Joe Salimando said...

I sat through a construction forecasting conference in October 2006. John Mothersole of Global Insight was introduced as a commodities expert. He said copper's price would fall in 2007 and the average price would be about $2.75/pound.

Not only is my memory of that moment clear -- I was shocked anybut I have one would say such a thing -- but I still have his PowerPoint here in my office.

That hasn't been the case. JM of GI was wrong-o!

In 2005, lots of commodity experts predicted the red metal would rise, but peak out around $2.00 or $2.20.

That wasn't the case. In fact, if you believed that “advice,” you either missed the copper bull market completely – or, even worse, went short the metal at $2.20. Bad move!

Adam, you now say electrical distributors will have to cope with a deflating copper price. You might be right, sooner or later.

But there are 2 things I am now sure about:

1 -- no one should ever make a prediction out loud about the price of copper in the future. I've had a lot of fun regurgitating errant predictions at www.tedmag.com!

No one should print any such prediction. And savvy folks will avoid putting any such warning on the Web anywhere, of course.

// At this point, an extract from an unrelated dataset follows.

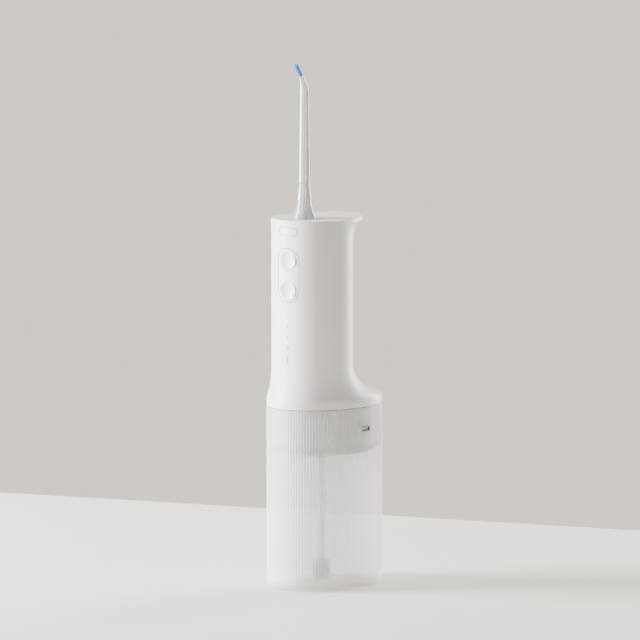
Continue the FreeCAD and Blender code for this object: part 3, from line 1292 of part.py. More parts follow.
def nozzle_tube():
    """Clear jet tube: stem, finned trumpet foot, tapering tube and bent end."""
    bend_z = BELL_FOOT_Z + TUBE_BEND_HEIGHT
    bell_top = BELL_FOOT_Z + BELL_TOP_HEIGHT
    outer = revolve_z([(0, BELL_FOOT_Z)] + bell_outline(0) + [(0, bell_top)], NOZZLE_Y)
    inner_points = bell_outline(BELL_WALL)[:-1]
    hollow = revolve_z([(0, BELL_FOOT_Z)] + inner_points + [(0, inner_points[-1][1])], NOZZLE_Y)
    half = BELL_FIN_THICK / 2
    fins = []
    for index in range(BELL_FINS):
        fin = box((0, BELL_FOOT_RADIUS), (-half, half), (BELL_FOOT_Z, bell_top))
        fin.rotate(Vector(0, 0, 0), Z_AXIS, FULL_TURN / BELL_FINS * (index + 1 / 2))
        fin.translate(Vector(0, NOZZLE_Y, 0))
        fins.append(fin)
    core = rod_z(BELL_CORE_RADIUS, 0, NOZZLE_Y, BELL_FOOT_Z, bell_top)
    filling = core.fuse(fins).common(outer)
    bell = outer.cut(hollow).fuse(filling)
    tube_foot = Vector(0, NOZZLE_Y, bell_top)
    tube = Part.makeCone(TUBE_FOOT_RADIUS, TUBE_BEND_RADIUS, bend_z - bell_top, tube_foot)
    stem = rod_z(STEM_RADIUS, 0, NOZZLE_Y, STEM_FOOT_Z, BELL_FOOT_Z)
    ring_z = STEM_FOOT_Z + STEM_RING_RISE
    stem = stem.cut(ring_groove(STEM_RING_RADIUS, STEM_RING_WIRE, STEM_RADIUS, ring_z))
    end = bend_point(BEND_ANGLE)
    spigot = Part.makeCylinder(TIP_SPIGOT_RADIUS, TIP_SPIGOT_LENGTH, end, tip_direction())
    body = bell.fuse([stem, tube, tube_bend(TUBE_BEND_RADIUS, TUBE_END_RADIUS), spigot])
    bore = rod_z(NOZZLE_BORE, 0, NOZZLE_Y, STEM_FOOT_Z, bend_z)
    bore = bore.fuse([
        tube_bend(NOZZLE_BORE, NOZZLE_BORE),
        Part.makeCylinder(NOZZLE_BORE, TIP_SPIGOT_LENGTH, end, tip_direction()),
    ])
    return body.cut(bore)


def tip_direction():
    return Vector(0, -math.sin(BEND_ANGLE), math.cos(BEND_ANGLE))


def nozzle_tip():
    start = bend_point(BEND_ANGLE)
    along = tip_direction()
    body = Part.makeCylinder(TIP_RADIUS, TIP_LENGTH)
    top_edges = [edge for edge in body.Edges if edge.BoundBox.ZMin > TIP_LENGTH / 2]
    body = body.makeFillet(TIP_ROUND, top_edges)
    body = body.cut([
        Part.makeCylinder(TIP_SPIGOT_RADIUS, TIP_SPIGOT_LENGTH),
        Part.makeCylinder(TIP_JET_RADIUS, TIP_LENGTH),
    ])
    body.Placement = FreeCAD.Placement(start, FreeCAD.Rotation(Z_AXIS, along))
    return body


# ---- charging socket ----
def charge_socket():
    start = SOCKET_BACK_Y - SOCKET_LENGTH
    outer = pill_y(SOCKET_HALF_WIDTH, SOCKET_HALF_HEIGHT, SOCKET_Z, start, SOCKET_BACK_Y)
    hollow = pill_y(SOCKET_HALF_WIDTH - SOCKET_WALL, SOCKET_HALF_HEIGHT - SOCKET_WALL, SOCKET_Z,
                    SOCKET_BACK_Y - SOCKET_DEPTH, SOCKET_BACK_Y)
    return outer.cut(hollow)


def socket_tongue():
    start = SOCKET_BACK_Y - SOCKET_DEPTH
    return box((-TONGUE_HALF_WIDTH, TONGUE_HALF_WIDTH), (start, start + TONGUE_LENGTH),
               (SOCKET_Z - TONGUE_HALF_HEIGHT, SOCKET_Z + TONGUE_HALF_HEIGHT))


def charge_board():
    top = SOCKET_Z - SOCKET_HALF_HEIGHT
    start = SOCKET_BACK_Y - SOCKET_LENGTH
    return box((-SOCKET_BOARD_HALF, SOCKET_BOARD_HALF), (start, SOCKET_BACK_Y - SOCKET_BOARD_BACK),
               (top - SOCKET_BOARD_THICK, top))


def cover_prism(gap):
    half = COVER_HALF_WIDTH + gap
    low = COVER_FOOT_Z - gap
    high = COVER_FOOT_Z + COVER_HEIGHT + gap
    prism = box((-half, half), (SOCKET_BACK_Y - SOCKET_BOARD_BACK, HANDLE_BACK_Y + WALL), (low, high))
    return prism.makeFillet(COVER_CORNER, edges_along(prism, Y_AXIS))


def port_cover():
    """A soft flap over the charging socket, with a bead along its lower edge that it turns on."""
    skin = handle_ring(HANDLE_RADIUS - COVER_THICKNESS, HANDLE_RADIUS, SEAM_Z, BODY_TOP_Z)
    plate = cover_prism(0).common(skin)
    inner_y = HANDLE_BACK_Y - COVER_THICKNESS
    nub = pill_y(COVER_NUB_HALF_WIDTH, COVER_NUB_HALF_HEIGHT, SOCKET_Z, inner_y - COVER_NUB_LENGTH,
                 inner_y + COVER_THICKNESS / 2)
    bead = rod_x(COVER_BEAD_RADIUS, COVER_PIVOT_Y, COVER_FOOT_Z, -COVER_BEAD_HALF, COVER_BEAD_HALF)
    return plate.fuse([nub, bead])


def cover_pocket():
    floor_radius = HANDLE_RADIUS - COVER_THICKNESS - COVER_FLOOR_GAP
    skin = handle_ring(floor_radius, HANDLE_RADIUS + WALL, SEAM_Z, BODY_TOP_Z)
    half = COVER_BEAD_HALF + COVER_EDGE_GAP
    bead_room = box((-half, half), (COVER_PIVOT_Y - COVER_BEAD_RADIUS, HANDLE_BACK_Y + WALL),
                    (COVER_FOOT_Z - COVER_BEAD_RADIUS - COVER_EDGE_GAP, COVER_FOOT_Z))
    slot = pill_y(SOCKET_HALF_WIDTH + SOCKET_CLEARANCE, SOCKET_HALF_HEIGHT + SOCKET_CLEARANCE, SOCKET_Z,
                  HANDLE_Y + CAVITY_RADIUS - WALL, HANDLE_BACK_Y)
    return [cover_prism(COVER_EDGE_GAP).common(skin), bead_room.common(skin), slot]


# ---- handle shell and cap ----
def handle_shell():
    outer = handle_body(0)
    rim_edges = [edge for edge in outer.Edges if edge.BoundBox.ZMin > BODY_TOP_Z - SHAFT_CLEARANCE]
    outer = outer.makeFillet(RIM_ROUND, rim_edges)
    body = outer.cut(handle_body(WALL))
    radius = HANDLE_RADIUS - RIM_WIDTH
    pocket_reach = beak_reach(1, RIM_WIDTH)
    body = body.cut(oval_prism(radius, radius, pocket_reach, HANDLE_Y, CAP_FOOT_Z, BODY_TOP_Z))
    body = body.fuse(shell_bosses())
    start = HANDLE_FRONT_Y - WALL
    panel_skin = handle_ring(HANDLE_RADIUS - PANEL_DEPTH, HANDLE_RADIUS + WALL, BOARD_FOOT_Z, BODY_TOP_Z)
    release_width = RELEASE_HALF_WIDTH + SLIDE_GAP
    release_height = RELEASE_HALF_HEIGHT + SLIDE_GAP
    cuts = [
        panel_pill(-TRIM_GAP).common(panel_skin),
        panel_pill(PANEL_LEDGE),
        pill_y(release_width, release_height, RELEASE_Z, start, BOARD_FRONT_Y),
    ]
    cuts += light_pins(SHAFT_CLEARANCE) + cover_pocket() + shell_screws()
    return body.cut(cuts)


def shell_bosses():
    """Two posts on the shell's sides that stand on the deck and take its screws."""
    hollow = handle_body(WALL / 2)
    bosses = []
    for side in SIDES:
        post = rod_z(SHELL_BOSS_RADIUS, side * SHELL_BOSS_X, SHELL_BOSS_Y, DECK_TOP_Z,
                     DECK_TOP_Z + SHELL_BOSS_HEIGHT)
        bosses.append(post.common(hollow))
    return bosses


def top_cap():
    inset = RIM_WIDTH + TRIM_GAP
    radius = HANDLE_RADIUS - inset
    plate = oval_prism(radius, radius, beak_reach(1, inset), HANDLE_Y, CAP_FOOT_Z, BODY_TOP_Z)
    cup = rod_z(CAP_HOLE_RADIUS + CAP_CUP_WALL, 0, NOZZLE_Y, CAP_FOOT_Z - CAP_CUP_DEPTH, CAP_FOOT_Z)
    cup_floor_z = CAP_FOOT_Z - CAP_CUP_DEPTH + CAP_CUP_FLOOR
    body = plate.fuse(cup)
    return body.cut([
        rod_z(CAP_HOLE_RADIUS, 0, NOZZLE_Y, cup_floor_z, BODY_TOP_Z),
        rod_z(STEM_RADIUS + SLIDER_HOLE_CLEARANCE, 0, NOZZLE_Y, CAP_FOOT_Z - CAP_CUP_DEPTH, BODY_TOP_Z),
    ])


# ---- every node ----
def nodes():
    lower_button_z, upper_button_z = BUTTON_HEIGHTS
    return {
        "tank_shell": tank_shell(),
        "pump_base": pump_base(),
        "tank_gasket": tank_gasket(),
        "base_screws": base_screws(),
        "suction_tube": suction_tube(),
        "suction_strainer": suction_strainer(),
        "side_catch_left": side_catch(-1),
        "side_catch_right": side_catch(1),
        "catch_spring_left": catch_spring(-1),
        "catch_spring_right": catch_spring(1),
        "handle_shell": handle_shell(),
        "top_cap": top_cap(),
        "chassis": chassis(),
        "shell_screws": shell_screws(),
        "motor_can": motor_can(),
        "motor_magnets": motor_magnets(),
        "motor_armature": motor_armature(),
        "motor_shaft": motor_shaft(),
        "motor_end_cap": motor_end_cap(),
        "motor_pinion": motor_pinion(),
        "motor_screws": motor_screws(),
        "crank_gear": crank_gear(),
        "crank_axle": crank_axle(),
        "connecting_rod": connecting_rod(),
        "wrist_pin": wrist_pin(),
        "piston": piston(),
        "piston_seal": piston_seal(),
        "pump_block": pump_block(),
        "intake_seal": intake_seal(),
        "inlet_valve": inlet_valve(),
        "outlet_valve": outlet_valve(),
        "outlet_elbow": outlet_elbow(),
        "delivery_hose": delivery_hose(),
        "battery_cell": battery_cell(),
        "battery_tabs": battery_tabs(),
        "main_board": main_board(),
        "board_chips": board_chips(),
        "board_screws": board_screws(),
        "tact_switches": tact_switches(),
        "indicator_leds": indicator_leds(),
        "light_guide": light_guide(),
        "button_panel": button_panel(),
        "panel_seal": panel_seal(),
        "power_button": push_button(upper_button_z),
        "mode_button": push_button(lower_button_z),
        "release_button": release_button(),
        "release_slider": release_slider(),
        "release_spring": release_spring(),
        "nozzle_seat": nozzle_seat(),
        "nozzle_collar": nozzle_collar(),
        "collar_o_ring": collar_o_ring(),
        "nozzle_tube": nozzle_tube(),
        "stem_o_ring": stem_o_ring(),
        "nozzle_tip": nozzle_tip(),
        "charge_socket": charge_socket(),
        "socket_tongue": socket_tongue(),
        "charge_board": charge_board(),
        "port_cover": port_cover(),
    }


def main():
    os.makedirs("parts", exist_ok=True)
    for name, shape in nodes().items():
        if isinstance(shape, list):
            shape = Part.makeCompound(shape)
        shape.exportStep(f"parts/{name}.step")


main()
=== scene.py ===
import math

import bmesh
import bpy
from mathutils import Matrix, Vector


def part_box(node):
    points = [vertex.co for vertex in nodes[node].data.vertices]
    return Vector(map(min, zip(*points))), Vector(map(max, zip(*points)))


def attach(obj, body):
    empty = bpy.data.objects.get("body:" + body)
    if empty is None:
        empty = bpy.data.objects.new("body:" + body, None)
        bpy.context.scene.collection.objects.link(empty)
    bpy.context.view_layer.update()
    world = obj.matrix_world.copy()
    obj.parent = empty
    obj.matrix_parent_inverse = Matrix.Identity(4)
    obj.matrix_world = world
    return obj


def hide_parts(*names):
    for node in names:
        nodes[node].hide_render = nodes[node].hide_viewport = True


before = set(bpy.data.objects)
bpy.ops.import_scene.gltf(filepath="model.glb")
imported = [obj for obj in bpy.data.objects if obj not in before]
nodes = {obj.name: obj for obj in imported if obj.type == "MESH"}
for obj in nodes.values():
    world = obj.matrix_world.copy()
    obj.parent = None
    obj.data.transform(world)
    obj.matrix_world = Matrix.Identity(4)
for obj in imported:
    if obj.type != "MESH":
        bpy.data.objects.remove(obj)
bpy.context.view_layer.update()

MM = 0.001
scene = bpy.context.scene


# ---------------------------------------------------------------- sizes read from the frame

tank_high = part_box("tank_shell")[1]
collar_low, collar_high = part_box("nozzle_collar")
HALF_WIDTH = tank_high[0]
HALF_DEPTH = tank_high[1]
TANK_TOP = tank_high[2]
NOZZLE_Y = (collar_low[1] + collar_high[1]) / 2
catch_low, catch_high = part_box("side_catch_right")
WINDOW_Z = (catch_low[2] + catch_high[2]) / 2


# ---------------------------------------------------------------- materials

CLOUD_SCALE = 55
GLOSS_SCALE = 210
GLOSS_SPREAD = 0.04
GRAIN_STRENGTH = 0.12
GRAIN_DEPTH = 0.00002
COAT_ROUGHNESS = 0.12
SKIN_DEPTH = (0.004, 0.003, 0.0025)
METAL_GLOSS_SPREAD = 0.07
BRUSH_STRENGTH = 0.15
CLEAR_CLOUD_SCALE = 90
CLEAR_CLOUD_SHARE = 0.01
CLEAR_GLOSS_SCALE = 160
CLEAR_GLOSS_SHARE = 0.2
WAVE_SCALE = 700
WAVE_STRENGTH = 0.03
WAVE_DEPTH = 0.00003
NOISE_LOW = 0.3
NOISE_HIGH = 0.7
TANK_ALPHA = 0.36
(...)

2 -- the bottom has fallen out of the U.S. housing market -- worse than most "experts" imagined. It might or might not worsen from here. But even with what's happened thus far, copper's price has been above $3.20/pound since mid-April. See the One-Year price chart at:

http://www.kitcometals.com/charts/copper_historical_large.html#1year

A third thing (about which I am NOT sure) is that the question of copper's future price will be answered in China.

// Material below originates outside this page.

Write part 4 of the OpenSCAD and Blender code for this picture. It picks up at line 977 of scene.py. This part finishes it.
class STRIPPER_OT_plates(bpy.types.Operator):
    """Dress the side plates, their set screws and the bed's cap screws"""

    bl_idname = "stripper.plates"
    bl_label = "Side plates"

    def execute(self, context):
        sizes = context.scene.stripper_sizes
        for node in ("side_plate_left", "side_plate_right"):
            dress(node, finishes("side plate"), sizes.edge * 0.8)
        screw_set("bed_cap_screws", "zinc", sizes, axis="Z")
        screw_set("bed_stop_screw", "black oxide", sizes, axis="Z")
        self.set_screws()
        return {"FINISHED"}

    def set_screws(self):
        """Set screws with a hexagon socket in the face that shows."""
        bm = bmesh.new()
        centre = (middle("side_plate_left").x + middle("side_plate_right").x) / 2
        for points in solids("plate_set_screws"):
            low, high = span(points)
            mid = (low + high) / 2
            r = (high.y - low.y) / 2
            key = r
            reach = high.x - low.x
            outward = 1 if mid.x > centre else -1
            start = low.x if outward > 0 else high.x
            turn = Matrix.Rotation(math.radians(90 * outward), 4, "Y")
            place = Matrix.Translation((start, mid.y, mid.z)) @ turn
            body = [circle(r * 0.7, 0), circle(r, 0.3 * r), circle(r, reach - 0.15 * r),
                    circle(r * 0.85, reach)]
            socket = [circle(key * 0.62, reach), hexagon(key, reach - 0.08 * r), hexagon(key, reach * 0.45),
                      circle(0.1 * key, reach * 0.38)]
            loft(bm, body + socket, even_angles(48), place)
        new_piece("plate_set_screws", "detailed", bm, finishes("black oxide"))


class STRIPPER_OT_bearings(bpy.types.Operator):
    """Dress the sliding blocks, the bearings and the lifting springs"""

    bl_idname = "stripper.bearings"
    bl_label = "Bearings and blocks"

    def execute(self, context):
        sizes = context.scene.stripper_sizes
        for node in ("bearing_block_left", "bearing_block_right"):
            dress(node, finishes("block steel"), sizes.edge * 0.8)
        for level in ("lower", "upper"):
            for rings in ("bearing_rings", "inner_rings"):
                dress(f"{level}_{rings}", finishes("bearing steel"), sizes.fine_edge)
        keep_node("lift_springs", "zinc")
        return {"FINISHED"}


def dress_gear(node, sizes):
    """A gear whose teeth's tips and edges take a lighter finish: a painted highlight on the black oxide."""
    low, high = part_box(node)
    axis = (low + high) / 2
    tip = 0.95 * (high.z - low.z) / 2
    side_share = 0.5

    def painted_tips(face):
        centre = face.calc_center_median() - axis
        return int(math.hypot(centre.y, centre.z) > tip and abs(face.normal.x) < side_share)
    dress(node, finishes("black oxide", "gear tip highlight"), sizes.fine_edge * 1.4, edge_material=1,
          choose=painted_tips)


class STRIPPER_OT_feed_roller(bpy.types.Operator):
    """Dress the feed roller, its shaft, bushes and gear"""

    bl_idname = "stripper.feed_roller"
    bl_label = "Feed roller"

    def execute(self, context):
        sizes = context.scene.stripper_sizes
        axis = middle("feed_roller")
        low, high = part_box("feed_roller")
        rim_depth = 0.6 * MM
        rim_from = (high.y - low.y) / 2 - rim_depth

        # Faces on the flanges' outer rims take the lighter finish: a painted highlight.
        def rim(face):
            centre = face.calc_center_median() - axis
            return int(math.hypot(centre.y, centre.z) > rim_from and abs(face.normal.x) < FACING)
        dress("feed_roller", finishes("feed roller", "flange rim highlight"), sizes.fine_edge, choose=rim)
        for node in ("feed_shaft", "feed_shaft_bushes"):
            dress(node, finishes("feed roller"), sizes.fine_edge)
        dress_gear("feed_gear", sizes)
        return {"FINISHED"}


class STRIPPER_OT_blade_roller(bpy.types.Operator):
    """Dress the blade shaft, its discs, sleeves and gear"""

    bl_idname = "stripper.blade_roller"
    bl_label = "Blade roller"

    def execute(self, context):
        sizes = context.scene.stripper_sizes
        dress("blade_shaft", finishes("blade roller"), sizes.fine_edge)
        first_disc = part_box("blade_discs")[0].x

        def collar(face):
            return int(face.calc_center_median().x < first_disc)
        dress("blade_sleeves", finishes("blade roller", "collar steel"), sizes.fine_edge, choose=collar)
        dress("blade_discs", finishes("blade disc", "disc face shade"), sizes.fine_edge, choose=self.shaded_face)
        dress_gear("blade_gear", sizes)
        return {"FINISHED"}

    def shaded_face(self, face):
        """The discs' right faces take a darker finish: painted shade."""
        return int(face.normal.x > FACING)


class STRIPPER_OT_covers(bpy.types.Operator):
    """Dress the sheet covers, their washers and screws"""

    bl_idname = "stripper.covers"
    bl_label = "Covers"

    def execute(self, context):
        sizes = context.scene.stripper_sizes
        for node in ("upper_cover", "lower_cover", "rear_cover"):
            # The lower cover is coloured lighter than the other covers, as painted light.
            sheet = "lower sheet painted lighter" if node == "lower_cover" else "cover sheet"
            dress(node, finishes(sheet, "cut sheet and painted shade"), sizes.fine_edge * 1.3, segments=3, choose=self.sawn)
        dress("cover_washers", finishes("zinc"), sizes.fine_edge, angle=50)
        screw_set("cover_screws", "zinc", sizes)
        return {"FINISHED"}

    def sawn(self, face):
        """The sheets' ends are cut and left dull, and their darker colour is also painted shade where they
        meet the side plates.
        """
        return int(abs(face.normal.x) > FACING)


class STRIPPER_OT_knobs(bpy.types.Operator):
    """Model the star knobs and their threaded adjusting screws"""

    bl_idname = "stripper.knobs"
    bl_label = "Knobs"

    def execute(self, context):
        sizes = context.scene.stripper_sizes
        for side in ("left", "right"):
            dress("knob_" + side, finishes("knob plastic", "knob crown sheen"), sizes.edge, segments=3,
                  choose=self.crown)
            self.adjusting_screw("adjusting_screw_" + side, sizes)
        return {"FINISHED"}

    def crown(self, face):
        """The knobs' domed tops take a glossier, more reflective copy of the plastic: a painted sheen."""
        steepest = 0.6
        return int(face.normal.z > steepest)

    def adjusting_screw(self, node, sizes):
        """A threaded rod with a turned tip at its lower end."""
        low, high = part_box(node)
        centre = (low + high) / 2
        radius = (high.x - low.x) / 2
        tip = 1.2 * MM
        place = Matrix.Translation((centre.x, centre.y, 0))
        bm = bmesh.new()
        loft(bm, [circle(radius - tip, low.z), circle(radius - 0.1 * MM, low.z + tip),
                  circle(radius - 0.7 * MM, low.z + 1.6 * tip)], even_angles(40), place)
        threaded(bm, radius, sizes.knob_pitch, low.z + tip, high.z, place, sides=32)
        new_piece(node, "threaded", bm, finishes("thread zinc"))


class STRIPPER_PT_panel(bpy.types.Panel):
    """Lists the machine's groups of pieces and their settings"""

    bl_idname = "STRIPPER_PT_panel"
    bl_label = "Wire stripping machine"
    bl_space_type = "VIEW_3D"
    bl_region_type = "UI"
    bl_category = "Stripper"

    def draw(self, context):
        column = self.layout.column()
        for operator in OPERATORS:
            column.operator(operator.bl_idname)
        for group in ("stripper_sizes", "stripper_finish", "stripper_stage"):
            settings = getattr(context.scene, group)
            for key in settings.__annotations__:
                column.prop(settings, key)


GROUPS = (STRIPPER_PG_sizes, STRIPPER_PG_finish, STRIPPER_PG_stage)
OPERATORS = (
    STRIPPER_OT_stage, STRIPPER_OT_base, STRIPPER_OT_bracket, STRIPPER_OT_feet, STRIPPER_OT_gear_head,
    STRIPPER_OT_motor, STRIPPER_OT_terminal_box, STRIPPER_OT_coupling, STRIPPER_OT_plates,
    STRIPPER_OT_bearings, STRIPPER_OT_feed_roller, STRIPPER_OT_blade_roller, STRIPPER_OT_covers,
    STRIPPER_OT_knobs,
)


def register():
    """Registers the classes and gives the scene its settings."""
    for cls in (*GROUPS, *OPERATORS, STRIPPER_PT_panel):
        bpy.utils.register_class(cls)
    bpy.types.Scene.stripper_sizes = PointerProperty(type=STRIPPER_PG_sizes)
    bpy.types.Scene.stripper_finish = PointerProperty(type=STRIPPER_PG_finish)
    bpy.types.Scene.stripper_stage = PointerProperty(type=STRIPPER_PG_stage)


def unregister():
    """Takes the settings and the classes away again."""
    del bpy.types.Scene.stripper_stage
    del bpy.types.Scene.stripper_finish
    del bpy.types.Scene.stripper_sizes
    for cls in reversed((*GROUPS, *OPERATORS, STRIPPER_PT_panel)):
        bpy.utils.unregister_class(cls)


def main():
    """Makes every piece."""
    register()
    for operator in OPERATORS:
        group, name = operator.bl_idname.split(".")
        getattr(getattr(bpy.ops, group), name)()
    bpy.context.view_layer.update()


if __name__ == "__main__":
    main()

The International Copper Study Group, in releases I've seen, notes that it has a good handle on the copper supply/demand equation . . . except for China!

That’s like saying the Boston Red Sox have been the best team in the American League since trading Babe Ruth away . . . except for the New York Yankees!

What’s more, there are scary facts out there (if one cares about copper's future price). I recently read an article from The McKinsey Quarterly, "Global trends in energy." It includes this:

"China . . . is expected to add another 500 gigawatts of generating
capacity by 2020, on top of the 400 gigawatts added over the
past two decades."

Assuming the Chinese build roughly FORTY 1,000 megawatt power plants -- annually -- on average between now and 2020, that’s a lot of copper.

Beyond whatever they use in building the plants, I would guess that the Chinese will use a lot of copper building places for people
to live and work . . . a lot of copper goes into those buildings, you know.

Adam J. Fein said...

Thanks, Joe. Great comments, as always. I also suggest that interested readers check out your February Copper Report. I do hope that electrical distribution CEOs are appreciating the real source of their superior profits.

BTW, you’ll notice that I did not predict *when* copper might decline. My secret to perfect forecasting: give an event or a date, but never both.